In 1983 the record was set with 2165 riders registered. This year a lot of records would fall. First the in mens' singles Bernard Piguet and Hermann De Munck, still there that one, both finished with 43:24. They had ridden alone from Villaines la Juhel. Following them were Fantino, Sauret, Poncin, and Dickson-the first American to finish that year. They arrived in 44:40. With them was Luis Garcia, Richefort, and Lelaquet who had started at the 10 AM start, giving them a finishing time of 50:50. The first woman to finish was Susan Notorangelo. Her time of 54:40 beat the previous record of Suzy Carvalho by 2:20. There were only 38 finishers before her. These included the men's tandem Navaro & Descazals and the mixed tandem Jouffrey & Dequatre, who finished in 51:35 and 51:45 respectively.
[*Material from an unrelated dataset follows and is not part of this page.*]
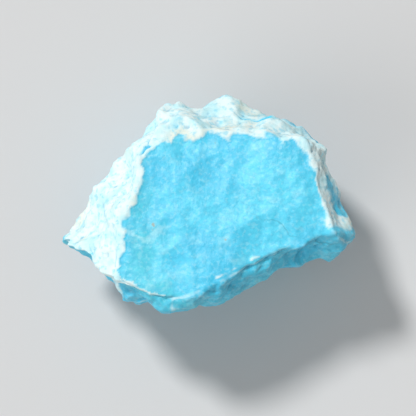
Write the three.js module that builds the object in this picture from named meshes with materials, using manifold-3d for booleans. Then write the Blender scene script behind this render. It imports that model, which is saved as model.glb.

Another record set was that of the oldest rider. Pierre Dubois from Rennes finished his fifth PBP at the age of 75 and 4 months! Since the city of Paris recognizes those having done 6 PBP's with a medal, Mr. Dubois is considering another PBP in 1987.
Also of note were the times of women's riders Nicole Chabirand and Chantal de la Cruz, who both finished in less than 57 hours. The final record was set for the DNF's. With only 10% calling it quits, this PBP set an all time record.
What is 1987 going to be like? Find out next August 24. Undoubtedly, it'll be a 'grand cru' before an exceptional centennial PBP in 1991!